Der Hinweis von Andre Breitenreiter zum "Verbrennen" von Talenten kommt nicht nur nicht zum ersten Mal, sondern auch nicht von ungefähr. Wer - so wie Schalke - in den letzten Jahren größere Mengen an Jugendspielern zu Profis macht, muss sie nicht nur fußballerisch ausbilden. Er muss ihnen auch Perspektiven auf Einsätze bieten und ihnen charakterliche Maßstäbe setzen. Derzeitig dürfte Breitenreiter am meisten Angst um Leroy Sane haben, der in der vergangenen Saison bereits durch sein Zaubertor gegen Real Madrid auf sich aufmerksam machte.

Doch im Gegensatz zur Konkurrenz in der Bundesligaspitze liest sich die Transferbilanz von Horst Heldt nicht wie eine Erfolgsgeschichte. Richtige Glücksgriffe, die die Mannschaft entscheidend nach vorn gebracht hätten, waren unter seiner Ägide nicht dabei - dafür bleiben vermeintliche Flops wie Chinedu Obasi, Ciprian Marica, Michel Bastos, Jan Kirchhoff, Adam Szalai, Christian Clemens, Kevin-Prince Boateng, Felipe Santana oder Roman Neustädter aber sehr prominent im Gedächtnis.

Das Ende von Heldt?

Das Einbauen der Eigengewächse aus der Knappenschmiede gestaltet sich ebenfalls schwierig. Max Meyer ist seit geraumer Zeit in einer fortdauernden Formkrise, Maurice Multhaup und Marcel Sobottka wurden mehr oder weniger verscherbelt, Julian Draxler als ehemaliges "Gesicht" des Vereins für schnöden Mammon und auf desillusionierende Weise nach Wolfsburg vertickt. Dass sich Horst Heldt mittlerweile auf jeder einzelnen Jahreshauptversammlung für seine Transferaktivitäten rechtfertigen muss, scheint immer weniger zufällig bedingt zu sein.
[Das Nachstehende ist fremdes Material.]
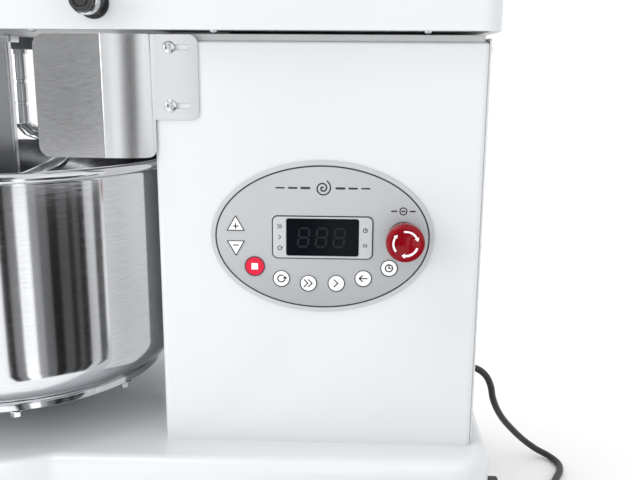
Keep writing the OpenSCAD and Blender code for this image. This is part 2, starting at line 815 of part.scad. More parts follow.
// The hood over the drive, with the screw tabs inside its lower edge
module head_cover() {
    color("#f1f2f2") {
        difference() {
            head_solid(0);
            at(0, 0, -1) head_solid(sheet);
            rod_x(-head_half - 5, head_half + 5, pivot_y, pivot_z, 6.2);
        }
        for (p = head_screw_places) difference() {
            at(min(p[0], sign(p[0]) * (head_half - sheet / 2)) - (p[0] > 0 ? 7 : 0), p[1] - 8,
                head_z0 + plate_t) cube([head_half - sheet / 2 - abs(p[0]) + 7, 16, 2]);
            at(p[0], p[1], head_z0) cylinder(h = 20, r = 2);
        }
    }
}

module head_plate() {
    color("#d4d6d7") at(0, 0, head_z0) linear_extrude(plate_t) difference() {
        head_outline(sheet + 0.4);
        translate([spiral_x, spiral_y]) circle(r = 30);
        for (p = head_screw_places) translate(p) circle(r = 2.2);
    }
}

module head_screws() {
    color("#8d9092") for (p = head_screw_places) at(p[0], p[1], head_z0)
        rotate([180, 0, 0]) pan_screw(4, 2.4, 2, plate_t + 8);
}

// The switch that stops the drive while the guard is open
module guard_switch() {
    color("#c8352c") at(-134, pivot_y - 20, head_z0 + plate_t) cube([22, 40, 52]);
}

// ---------- spiral drive ----------

module spiral_gearmotor() {
    case_z = gear_foot[1];
    boss_z = case_z + gear_case[1];
    color("#5d6266") at(gearmotor_x, gearmotor_y, head_z0 + plate_t) {
        at(-gear_foot[0], -gear_foot[0], 0) cube([2 * gear_foot[0], 2 * gear_foot[0], gear_foot[1]]);
        at(-gear_case[0], -gear_case[0], case_z) cube([2 * gear_case[0], 2 * gear_case[0], gear_case[1]]);
        at(0, 0, boss_z) cylinder(h = gear_boss[1], r = gear_boss[0]);
        at(0, gear_case[0], gear_barrel_z) rotate([-90, 0, 0])
            cylinder(h = gear_barrel[1], r = gear_barrel[0]);
    }
}

module spiral_motor_pulley() {
    shaft_z0 = head_z0 + plate_t + gear_foot[1] + gear_case[1] + gear_boss[1] + 0.5;
    color("#8b8f92") at(gearmotor_x, gearmotor_y, head_belt_z) {
        pulley(spiral_motor_pulley_r, gear_shaft_r);
        at(0, 0, shaft_z0 - head_belt_z) cylinder(h = head_belt_z + 13 - shaft_z0, r = gear_shaft_r);
    }
}

module spiral_belt() {
    color("#1d1e1f") at(spiral_x, spiral_y, head_belt_z) rotate([0, 0, atan2(belt_dy, belt_dx)])
        belt(spiral_pulley_r, spiral_motor_pulley_r, norm([belt_dx, belt_dy]));
}

module spiral_pulley() {
    color("#8b8f92") at(spiral_x, spiral_y, head_belt_z) pulley(spiral_pulley_r, spiral_collar_r);
}

// The outline of a groove cut in a shaft of radius r from height z up
function groove(r, z) =
    [[r, z], [r - groove_d, z + 1], [r - groove_d, z + groove_w - 1], [r, z + groove_w]];

module spiral_shaft() {
    r = spiral_shaft_r;
    color("#b6b9bb") at(spiral_x, spiral_y, 0) rotate_extrude() polygon(concat(
        [[0, spiral_top], [r, spiral_top]], groove(r, groove_z[0]), groove(r, groove_z[1]),
        [[r, spiral_collar_z], [spiral_collar_r, spiral_collar_z],
        [spiral_collar_r, spiral_shaft_top], [0, spiral_shaft_top]]));
}

module spiral_bearing_housing() {
    plate_z1 = head_z0 + plate_t;
    color("#9ea1a4") at(spiral_x, spiral_y, 0) difference() {
        union() {
            at(0, 0, head_z0 - spiral_neck_h) cylinder(h = spiral_neck_h, r = spiral_neck_r);
            at(0, 0, head_z0) cylinder(h = plate_t + spiral_tube_h, r = spiral_tube_r);
            at(0, 0, plate_z1) cylinder(h = spiral_flange_t, r = spiral_flange_r);
        }
        at(0, 0, head_z0 - 10) cylinder(h = 130, r = spiral_bearing_r);
        at(0, 0, head_z0 - 20) cylinder(h = 30, r = spiral_collar_r + 0.6);
    }
}

module spiral_bearings() {
    color("#c2c5c7") at(spiral_x, spiral_y, 0) for (z = [head_z0 + 4, head_z0 + 88])
        at(0, 0, z) difference() {
            cylinder(h = bearing_h, r = spiral_bearing_r);
            at(0, 0, -1) cylinder(h = bearing_h + 2, r = spiral_collar_r + run);
        }
}

// The hook's middle line: out from the shaft, down in widening turns, and in again at the bottom
function hook_radius(t) = (spiral_r - spiral_bar_r)
    * (t < 0.22 ? sin(90 * t / 0.22) : t > 0.86 ? cos(62 * (t - 0.86) / 0.14) : 1);
function hook_height(t) = t < 0.86
    ? spiral_top - 4 - (spiral_top - 4 - spiral_low) * pow(t / 0.86, 1.1) : spiral_low;
function hook_point(t) = let (a = 150 - 360 * spiral_turns * t)
    [hook_radius(t) * cos(a), hook_radius(t) * sin(a), hook_height(t)];

module spiral_hook() {
    color("#b6b9bb") at(spiral_x, spiral_y, 0)
        tube(concat([[0, 0, spiral_top]], [for (i = [1:76]) hook_point(i / 76)]), spiral_bar_r, 12);
}

module breaker_bar() {
    middle_y = bar_y0 + bar_w / 2;
    color("#a6a9ac") {
        at(0, bar_y0, bar_z) cube([bar_t, bar_w, head_z0 - bar_z]);
        at(0, middle_y, bar_z) rotate([0, 90, 0]) cylinder(h = bar_t, r = bar_w / 2 - eps);
        at((bar_t - bar_flange.x) / 2, middle_y - bar_flange.y / 2, head_z0 - bar_flange.z) cube(bar_flange);
    }
}

// ---------- bowl guard ----------

// The guard lying shut over the bowl, with its pivot at the origin
module guard_shut() {
    y0 = bowl_y - pivot_y;
    z0 = ring_z - pivot_z;
    end = acos(arm_x / guard_r);
    at(0, y0, z0) {
        ring_arc(guard_r, guard_rod, 180 - end, 360 + end);
        ring_arc(guard_mid_r, guard_wire, 175, 365);
        ring_arc(guard_in_r, guard_wire, 199, 341);
        for (a = [200:14:340]) guard_rib(a, guard_in_r);
        for (a = [178, 362]) guard_rib(a, guard_mid_r);
    }
    y1 = y0 + guard_r * sin(end);
    for (s = [-1, 1]) {
        at(s * arm_x, 0, 0) rotate([atan2(-y1, z0), 0, 0]) cylinder(h = norm([y1, z0]), r = guard_rod);
        at(s * arm_x, y1, z0) sphere(r = guard_rod + 1);
    }
}

module guard_rib(a, r) {
    rotate([0, 0, a]) at(r, 0, 0) rotate([0, 90, 0])
        cylinder(h = guard_r - r, r = guard_wire - 0.4, $fn = 24);
}

module ring_arc(r, rod, a0, a1) {
    rotate([0, 0, a0]) rotate_extrude(angle = a1 - a0) translate([r, 0]) circle(r = rod, $fn = 24);
}

module guard_frame() {
    color("#b4b7ba") at(0, pivot_y, pivot_z) difference() {
        union() {
            rotate([-guard_open, 0, 0]) guard_shut();
            for (s = [-1, 1])
                rod_x(s * arm_x - guard_hub_w / 2, s * arm_x + guard_hub_w / 2, 0, 0, guard_hub_r);
        }
        rod_x(-190, 190, 0, 0, pivot_r + run);
    }
}

module guard_pivots() {
    cap_z = 31;
    color("#3b3d3f") for (s = [-1, 1]) mirror([s < 0 ? 1 : 0, 0, 0]) at(head_half, pivot_y, pivot_z)
        rotate([0, 90, 0]) {
            cylinder(h = pivot_head_h, r = pivot_head_r, $fn = 6);
            at(0, 0, pivot_reach - 50) cylinder(h = 50, r = pivot_r);
            at(0, 0, -12) cylinder(h = 8, r = pivot_nut_r, $fn = 6);
            difference() {
                at(0, 0, cap_z) cylinder(h = pivot_cap_h, r = pivot_cap_r);
                at(0, 0, cap_z + 5.5) cylinder(h = pivot_cap_h, r = pivot_recess_r);
            }
        }
}

base_shell();
base_bottom_plate();
foot_pads();
foot_studs();
wall_buffers();
column_shell();
column_collar();
rear_cover();
rear_cover_screws();
side_shield_right();
side_shield_left();
shield_screws();
panel_plate();
display_bezel();
display_window();
control_board();
key_stop();
key_auto();
key_fast();
key_slow();
key_reverse();
key_time();
key_up();
key_down();
estop_head();
estop_plunger();
estop_collar();
estop_contact_block();
cord_gland();
strain_relief();
power_cord();
cord_coil();
power_plug();
bowl_motor();
bowl_motor_pulley();
bowl_belt();
bowl_pulley();
bowl_shaft();
bowl_bearing_housing();
bowl_bearings();
turntable();
turntable_bolts();
bowl();
frame_pillar();
electrical_box();
head_plate();
head_cover();
head_screws();
guard_switch();
spiral_gearmotor();
spiral_motor_pulley();
spiral_belt();
spiral_pulley();
spiral_shaft();
spiral_bearing_housing();
spiral_bearings();
spiral_hook();
breaker_bar();
guard_frame();
guard_pivots();
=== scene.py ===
import json
import math

import bmesh
import bpy
from mathutils import Matrix, Vector
from mathutils.geometry import delaunay_2d_cdt


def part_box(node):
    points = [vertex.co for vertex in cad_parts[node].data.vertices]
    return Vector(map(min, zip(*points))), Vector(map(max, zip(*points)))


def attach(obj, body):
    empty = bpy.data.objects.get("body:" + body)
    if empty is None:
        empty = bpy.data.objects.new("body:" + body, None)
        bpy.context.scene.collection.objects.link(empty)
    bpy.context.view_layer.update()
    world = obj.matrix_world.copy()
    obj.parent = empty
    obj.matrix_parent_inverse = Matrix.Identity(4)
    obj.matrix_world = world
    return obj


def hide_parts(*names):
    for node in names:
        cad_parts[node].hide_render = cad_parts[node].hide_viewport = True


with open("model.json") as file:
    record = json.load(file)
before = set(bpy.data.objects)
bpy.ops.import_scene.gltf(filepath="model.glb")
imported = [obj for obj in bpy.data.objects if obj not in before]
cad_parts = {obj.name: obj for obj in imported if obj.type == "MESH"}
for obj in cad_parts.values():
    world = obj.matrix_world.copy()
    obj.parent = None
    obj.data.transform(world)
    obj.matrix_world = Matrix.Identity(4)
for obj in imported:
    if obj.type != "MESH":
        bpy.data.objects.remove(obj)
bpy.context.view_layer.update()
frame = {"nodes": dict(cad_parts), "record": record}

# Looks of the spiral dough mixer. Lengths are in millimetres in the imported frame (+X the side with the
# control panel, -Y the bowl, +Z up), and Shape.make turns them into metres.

MM = 0.001
RECORD = frame["record"]
BODY = {node: body for body, nodes in RECORD["behaviour"]["bodies"].items() for node in nodes}
SLOT = {part["node"]: part["material_slot"] for part in RECORD["subparts"]}


def box(node):
    """Lowest and highest corner of a CAD node, in millimetres."""
    low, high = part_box(node)
    return low / MM, high / MM


def middle(node):
    low, high = box(node)
    return (low + high) / 2


def cosd(angle):
    return math.cos(math.radians(angle))


def sind(angle):
    return math.sin(math.radians(angle))


# ---------- camera ----------

CAMERA_AT = Vector((0.9241, 0.2263, 0.5428))
PITCH, YAW, ROLL = 12.40, 2.21, 0.37
LENS, SENSOR = 43.6, 36.0


def make_camera():
    forward = Vector((-cosd(PITCH) * cosd(YAW), -cosd(PITCH) * sind(YAW), -sind(PITCH)))
    right = forward.cross(Vector((0, 0, 1))).normalized()
    up = right.cross(forward)
    across = right * cosd(ROLL) + up * sind(ROLL)
    above = up * cosd(ROLL) - right * sind(ROLL)
    data = bpy.data.cameras.new("camera")
    data.lens, data.sensor_width = LENS, SENSOR
    data.clip_start = 0.02
    camera = bpy.data.objects.new("camera", data)
    turn = Matrix((across, above, -forward)).transposed().to_4x4()
    camera.matrix_world = Matrix.Translation(CAMERA_AT) @ turn
    bpy.context.scene.collection.objects.link(camera)
    bpy.context.scene.camera = camera


# ---------- materials ----------

def node_of(tree, kind, **values):
    """A new shader node. Values are its properties, or its inputs by name with _ for a space."""
    node = tree.nodes.new(kind)
    for name, value in values.items():
        if hasattr(node, name):
            setattr(node, name, value)
        else:
            node.inputs[name.replace("_", " ")].default_value = value
    return node


def noise_in(tree, scale, centre, detail=4.0, roughness=0.55):
    """Noise over the object's own coordinates in metres, with one scale or one along each axis."""
    scale = scale if isinstance(scale, tuple) else (scale,) * 3
    place = tree.nodes.new("ShaderNodeTexCoord")
    mapping = node_of(tree, "ShaderNodeMapping", Scale=scale)
    mapping.inputs["Location"].default_value = [-c * MM * s for c, s in zip(centre, scale)]
    noise = node_of(tree, "ShaderNodeTexNoise", Scale=1.0, Detail=detail, Roughness=roughness)
    tree.links.new(place.outputs["Object"], mapping.inputs["Vector"])
    tree.links.new(mapping.outputs["Vector"], noise.inputs["Vector"])
    return noise.outputs["Fac"]


LOOK = {}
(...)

Da der Vertrag des Königswinterers Heldt zum Saisonende ausläuft, ist auch sein Verbleib auf Schalke wohl sehr stark davon abhängig, wie sich die Mannschaft in der Hinrunde sportlich präsentiert. Vielleicht war der Verkauf von Julian Draxler ohne entsprechendes Gegengewicht deshalb auch schon der letzte große Fehler des Schalker Managers. Clemens Tönnies' derzeitige Ruhe dürfte deshalb für Heldt eher gefährlich als nützlich sein.